Goal:
Write the listing out again, all of it, word for word.

══════════════════════════════

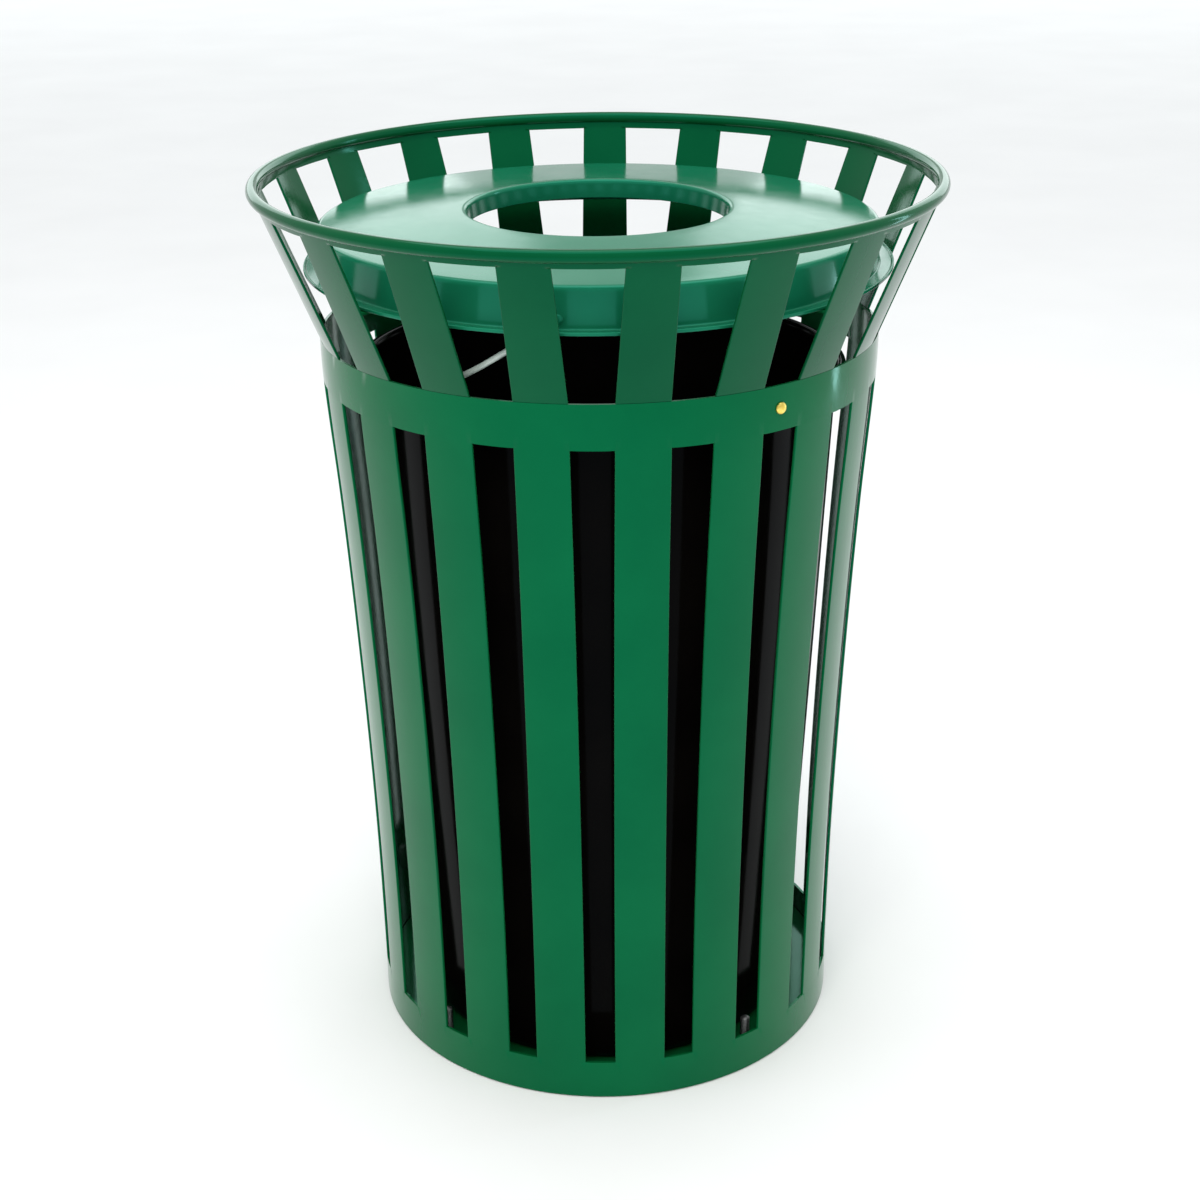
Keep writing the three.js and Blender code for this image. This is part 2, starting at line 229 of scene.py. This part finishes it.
def noise(nt, scale, detail=2.0, rough=0.5, stretch=None):
    coords = nt.nodes.new("ShaderNodeTexCoord")
    source = coords.outputs["Object"]
    if stretch:
        mapping = nt.nodes.new("ShaderNodeMapping")
        mapping.inputs["Scale"].default_value = stretch
        nt.links.new(source, mapping.inputs["Vector"])
        source = mapping.outputs["Vector"]
    n = nt.nodes.new("ShaderNodeTexNoise")
    n.inputs["Scale"].default_value = scale
    n.inputs["Detail"].default_value = detail
    n.inputs["Roughness"].default_value = rough
    nt.links.new(source, n.inputs["Vector"])
    return n.outputs["Fac"]


def ranged(nt, value, low, high, from_low=0.3, from_high=0.7):
    n = nt.nodes.new("ShaderNodeMapRange")
    n.inputs["From Min"].default_value = from_low
    n.inputs["From Max"].default_value = from_high
    n.inputs["To Min"].default_value = low
    n.inputs["To Max"].default_value = high
    nt.links.new(value, n.inputs["Value"])
    return n.outputs["Result"]


def mixed(nt, fac, a, b):
    n = nt.nodes.new("ShaderNodeMix")
    n.data_type = "RGBA"
    n.inputs["A"].default_value = (*a, 1)
    n.inputs["B"].default_value = (*b, 1)
    nt.links.new(fac, n.inputs["Factor"])
    return n.outputs["Result"]


def bump(nt, height, strength, distance, normal=None):
    n = nt.nodes.new("ShaderNodeBump")
    n.inputs["Strength"].default_value = strength
    n.inputs["Distance"].default_value = distance
    nt.links.new(height, n.inputs["Height"])
    if normal is not None:
        nt.links.new(normal, n.inputs["Normal"])
    return n.outputs["Normal"]


def added(nt, a, b):
    n = nt.nodes.new("ShaderNodeMath")
    n.operation = "ADD"
    nt.links.new(a, n.inputs[0])
    nt.links.new(b, n.inputs[1])
    return n.outputs["Value"]


def powder_coat(name, dark, light, rough, tint, level, relief=1.0):
    """Glossy powder coat: fine orange peel, cloudy thickness, faint scuffs and dust."""
    m, nt, shader = nodes_of(name)
    cloud = ranged(nt, noise(nt, 7, 4, 0.55), 0, 1, 0.35, 0.65)
    nt.links.new(mixed(nt, cloud, dark, light), shader.inputs["Base Color"])
    gloss = ranged(nt, noise(nt, 34, 5, 0.6), rough * 0.85, rough * 1.25)
    scuff = ranged(nt, noise(nt, 210, 3, 0.6, (1, 1, 0.12)), 0, 0.07, 0.62, 0.78)
    nt.links.new(added(nt, gloss, scuff), shader.inputs["Roughness"])
    peel = bump(nt, noise(nt, 240, 2, 0.4), 0.1 * relief, 0.0004)
    fine = bump(nt, noise(nt, 1100, 2, 0.5), 0.08 * relief, 0.0001, peel)
    nt.links.new(fine, shader.inputs["Normal"])
    shader.inputs["Specular IOR Level"].default_value = level
    shader.inputs["Specular Tint"].default_value = (*tint, 1)
    shader.inputs["IOR"].default_value = 1.48
    return m


def liner_plastic():
    """Moulded black polyethylene: glossy, a little wavy, with fine rubbed marks."""
    m, nt, shader = nodes_of("liner_black")
    cloud = ranged(nt, noise(nt, 11, 4), 0, 1)
    nt.links.new(mixed(nt, cloud, (0.0016, 0.0013, 0.0012), (0.0032, 0.0026, 0.0022)), shader.inputs["Base Color"])
    gloss = ranged(nt, noise(nt, 26, 4, 0.6), 0.08, 0.14)
    rubbed = ranged(nt, noise(nt, 160, 4, 0.65, (1, 1, 0.06)), 0, 0.1, 0.6, 0.8)
    nt.links.new(added(nt, gloss, rubbed), shader.inputs["Roughness"])
    wave = bump(nt, noise(nt, 9, 1), 0.12, 0.004)
    fine = bump(nt, noise(nt, 700, 2), 0.1, 0.0002, wave)
    nt.links.new(fine, shader.inputs["Normal"])
    shader.inputs["Specular Tint"].default_value = (0.3, 0.36, 0.42, 1)
    shader.inputs["IOR"].default_value = 1.14
    return m


def metal(name, dark, light, rough, scale=420):
    """Plated or turned metal: crystalline colour, uneven polish, fine scratches."""
    m, nt, shader = nodes_of(name)
    cells = nt.nodes.new("ShaderNodeTexVoronoi")
    coords = nt.nodes.new("ShaderNodeTexCoord")
    nt.links.new(coords.outputs["Object"], cells.inputs["Vector"])
    cells.inputs["Scale"].default_value = scale
    nt.links.new(mixed(nt, ranged(nt, cells.outputs["Distance"], 0, 1, 0.0, 0.7), dark, light), shader.inputs["Base Color"])
    nt.links.new(ranged(nt, noise(nt, 500, 4), rough * 0.75, rough * 1.35), shader.inputs["Roughness"])
    nt.links.new(bump(nt, noise(nt, 900, 3, 0.6, (1, 1, 0.2)), 0.18, 0.0002), shader.inputs["Normal"])
    shader.inputs["Metallic"].default_value = 1
    return m


def vinyl():
    """Pale vinyl jacket drawn over wire rope."""
    m, nt, shader = nodes_of("cable_vinyl")
    cloud = ranged(nt, noise(nt, 90, 3), 0, 1)
    nt.links.new(mixed(nt, cloud, (0.42, 0.5, 0.47), (0.55, 0.63, 0.6)), shader.inputs["Base Color"])
    nt.links.new(ranged(nt, noise(nt, 400, 3), 0.22, 0.36), shader.inputs["Roughness"])
    nt.links.new(bump(nt, noise(nt, 1500, 2), 0.15, 0.0001), shader.inputs["Normal"])
    shader.inputs["Coat Weight"].default_value = 0.5
    shader.inputs["Coat Roughness"].default_value = 0.08
    return m


GREEN = powder_coat("green_coat", (0.0014, 0.087, 0.023), (0.0022, 0.103, 0.028), 0.11, (0.02, 0.9, 0.6), 0.5)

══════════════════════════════

Output below:
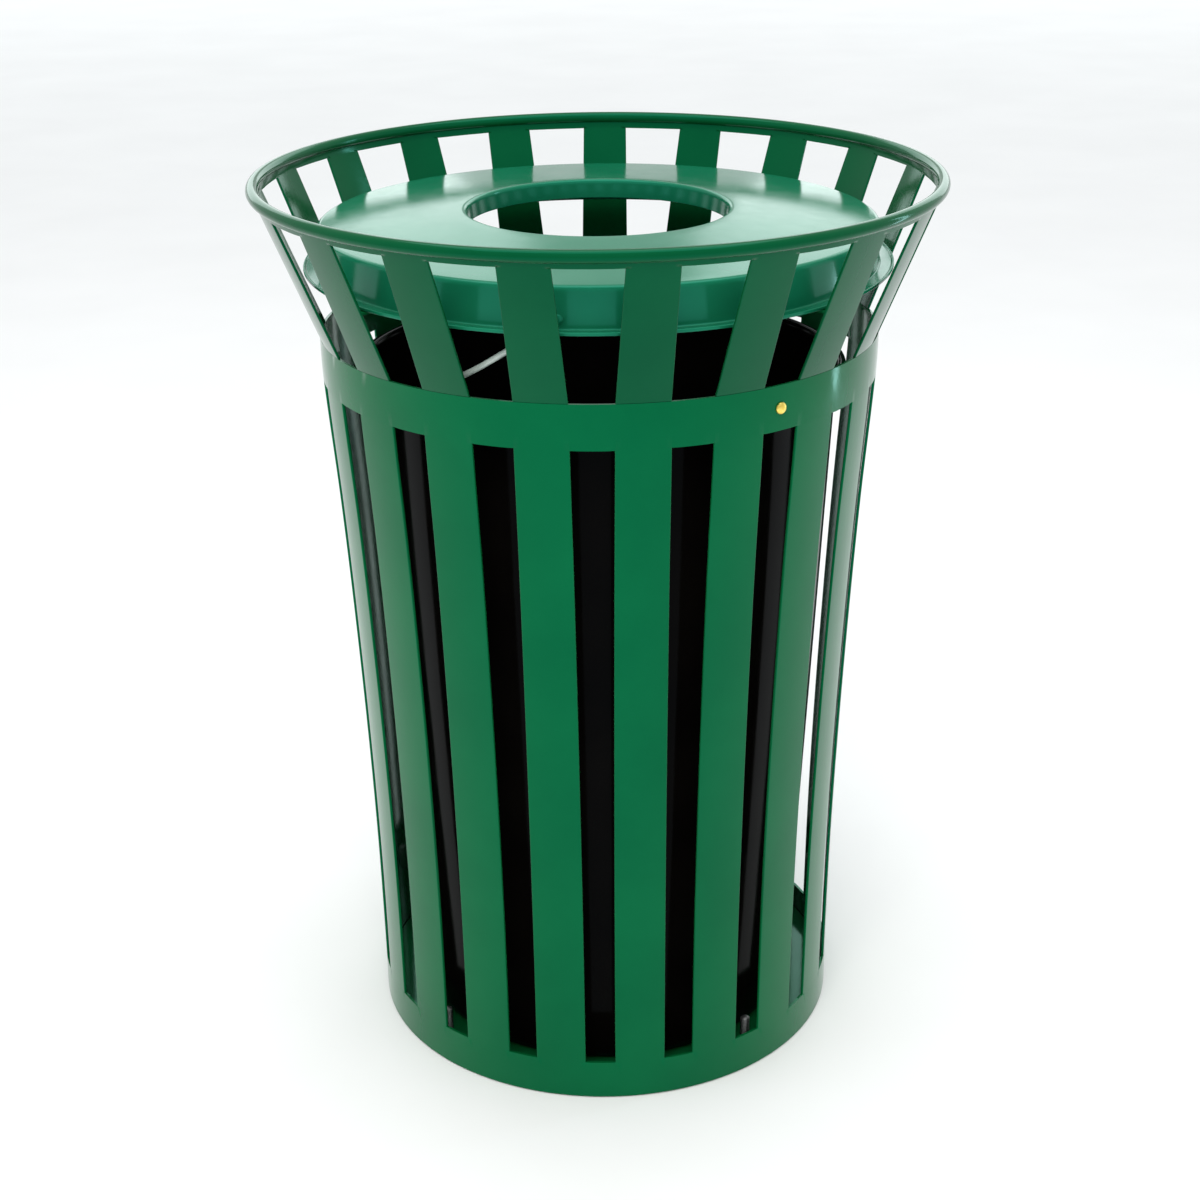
Keep writing the three.js and Blender code for this image. This is part 2, starting at line 229 of scene.py. This part finishes it.
def noise(nt, scale, detail=2.0, rough=0.5, stretch=None):
    coords = nt.nodes.new("ShaderNodeTexCoord")
    source = coords.outputs["Object"]
    if stretch:
        mapping = nt.nodes.new("ShaderNodeMapping")
        mapping.inputs["Scale"].default_value = stretch
        nt.links.new(source, mapping.inputs["Vector"])
        source = mapping.outputs["Vector"]
    n = nt.nodes.new("ShaderNodeTexNoise")
    n.inputs["Scale"].default_value = scale
    n.inputs["Detail"].default_value = detail
    n.inputs["Roughness"].default_value = rough
    nt.links.new(source, n.inputs["Vector"])
    return n.outputs["Fac"]


def ranged(nt, value, low, high, from_low=0.3, from_high=0.7):
    n = nt.nodes.new("ShaderNodeMapRange")
    n.inputs["From Min"].default_value = from_low
    n.inputs["From Max"].default_value = from_high
    n.inputs["To Min"].default_value = low
    n.inputs["To Max"].default_value = high
    nt.links.new(value, n.inputs["Value"])
    return n.outputs["Result"]


def mixed(nt, fac, a, b):
    n = nt.nodes.new("ShaderNodeMix")
    n.data_type = "RGBA"
    n.inputs["A"].default_value = (*a, 1)
    n.inputs["B"].default_value = (*b, 1)
    nt.links.new(fac, n.inputs["Factor"])
    return n.outputs["Result"]


def bump(nt, height, strength, distance, normal=None):
    n = nt.nodes.new("ShaderNodeBump")
    n.inputs["Strength"].default_value = strength
    n.inputs["Distance"].default_value = distance
    nt.links.new(height, n.inputs["Height"])
    if normal is not None:
        nt.links.new(normal, n.inputs["Normal"])
    return n.outputs["Normal"]


def added(nt, a, b):
    n = nt.nodes.new("ShaderNodeMath")
    n.operation = "ADD"
    nt.links.new(a, n.inputs[0])
    nt.links.new(b, n.inputs[1])
    return n.outputs["Value"]


def powder_coat(name, dark, light, rough, tint, level, relief=1.0):
    """Glossy powder coat: fine orange peel, cloudy thickness, faint scuffs and dust."""
    m, nt, shader = nodes_of(name)
    cloud = ranged(nt, noise(nt, 7, 4, 0.55), 0, 1, 0.35, 0.65)
    nt.links.new(mixed(nt, cloud, dark, light), shader.inputs["Base Color"])
    gloss = ranged(nt, noise(nt, 34, 5, 0.6), rough * 0.85, rough * 1.25)
    scuff = ranged(nt, noise(nt, 210, 3, 0.6, (1, 1, 0.12)), 0, 0.07, 0.62, 0.78)
    nt.links.new(added(nt, gloss, scuff), shader.inputs["Roughness"])
    peel = bump(nt, noise(nt, 240, 2, 0.4), 0.1 * relief, 0.0004)
    fine = bump(nt, noise(nt, 1100, 2, 0.5), 0.08 * relief, 0.0001, peel)
    nt.links.new(fine, shader.inputs["Normal"])
    shader.inputs["Specular IOR Level"].default_value = level
    shader.inputs["Specular Tint"].default_value = (*tint, 1)
    shader.inputs["IOR"].default_value = 1.48
    return m


def liner_plastic():
    """Moulded black polyethylene: glossy, a little wavy, with fine rubbed marks."""
    m, nt, shader = nodes_of("liner_black")
    cloud = ranged(nt, noise(nt, 11, 4), 0, 1)
    nt.links.new(mixed(nt, cloud, (0.0016, 0.0013, 0.0012), (0.0032, 0.0026, 0.0022)), shader.inputs["Base Color"])
    gloss = ranged(nt, noise(nt, 26, 4, 0.6), 0.08, 0.14)
    rubbed = ranged(nt, noise(nt, 160, 4, 0.65, (1, 1, 0.06)), 0, 0.1, 0.6, 0.8)
    nt.links.new(added(nt, gloss, rubbed), shader.inputs["Roughness"])
    wave = bump(nt, noise(nt, 9, 1), 0.12, 0.004)
    fine = bump(nt, noise(nt, 700, 2), 0.1, 0.0002, wave)
    nt.links.new(fine, shader.inputs["Normal"])
    shader.inputs["Specular Tint"].default_value = (0.3, 0.36, 0.42, 1)
    shader.inputs["IOR"].default_value = 1.14
    return m


def metal(name, dark, light, rough, scale=420):
    """Plated or turned metal: crystalline colour, uneven polish, fine scratches."""
    m, nt, shader = nodes_of(name)
    cells = nt.nodes.new("ShaderNodeTexVoronoi")
    coords = nt.nodes.new("ShaderNodeTexCoord")
    nt.links.new(coords.outputs["Object"], cells.inputs["Vector"])
    cells.inputs["Scale"].default_value = scale
    nt.links.new(mixed(nt, ranged(nt, cells.outputs["Distance"], 0, 1, 0.0, 0.7), dark, light), shader.inputs["Base Color"])
    nt.links.new(ranged(nt, noise(nt, 500, 4), rough * 0.75, rough * 1.35), shader.inputs["Roughness"])
    nt.links.new(bump(nt, noise(nt, 900, 3, 0.6, (1, 1, 0.2)), 0.18, 0.0002), shader.inputs["Normal"])
    shader.inputs["Metallic"].default_value = 1
    return m


def vinyl():
    """Pale vinyl jacket drawn over wire rope."""
    m, nt, shader = nodes_of("cable_vinyl")
    cloud = ranged(nt, noise(nt, 90, 3), 0, 1)
    nt.links.new(mixed(nt, cloud, (0.42, 0.5, 0.47), (0.55, 0.63, 0.6)), shader.inputs["Base Color"])
    nt.links.new(ranged(nt, noise(nt, 400, 3), 0.22, 0.36), shader.inputs["Roughness"])
    nt.links.new(bump(nt, noise(nt, 1500, 2), 0.15, 0.0001), shader.inputs["Normal"])
    shader.inputs["Coat Weight"].default_value = 0.5
    shader.inputs["Coat Roughness"].default_value = 0.08
    return m


GREEN = powder_coat("green_coat", (0.0014, 0.087, 0.023), (0.0022, 0.103, 0.028), 0.11, (0.02, 0.9, 0.6), 0.5)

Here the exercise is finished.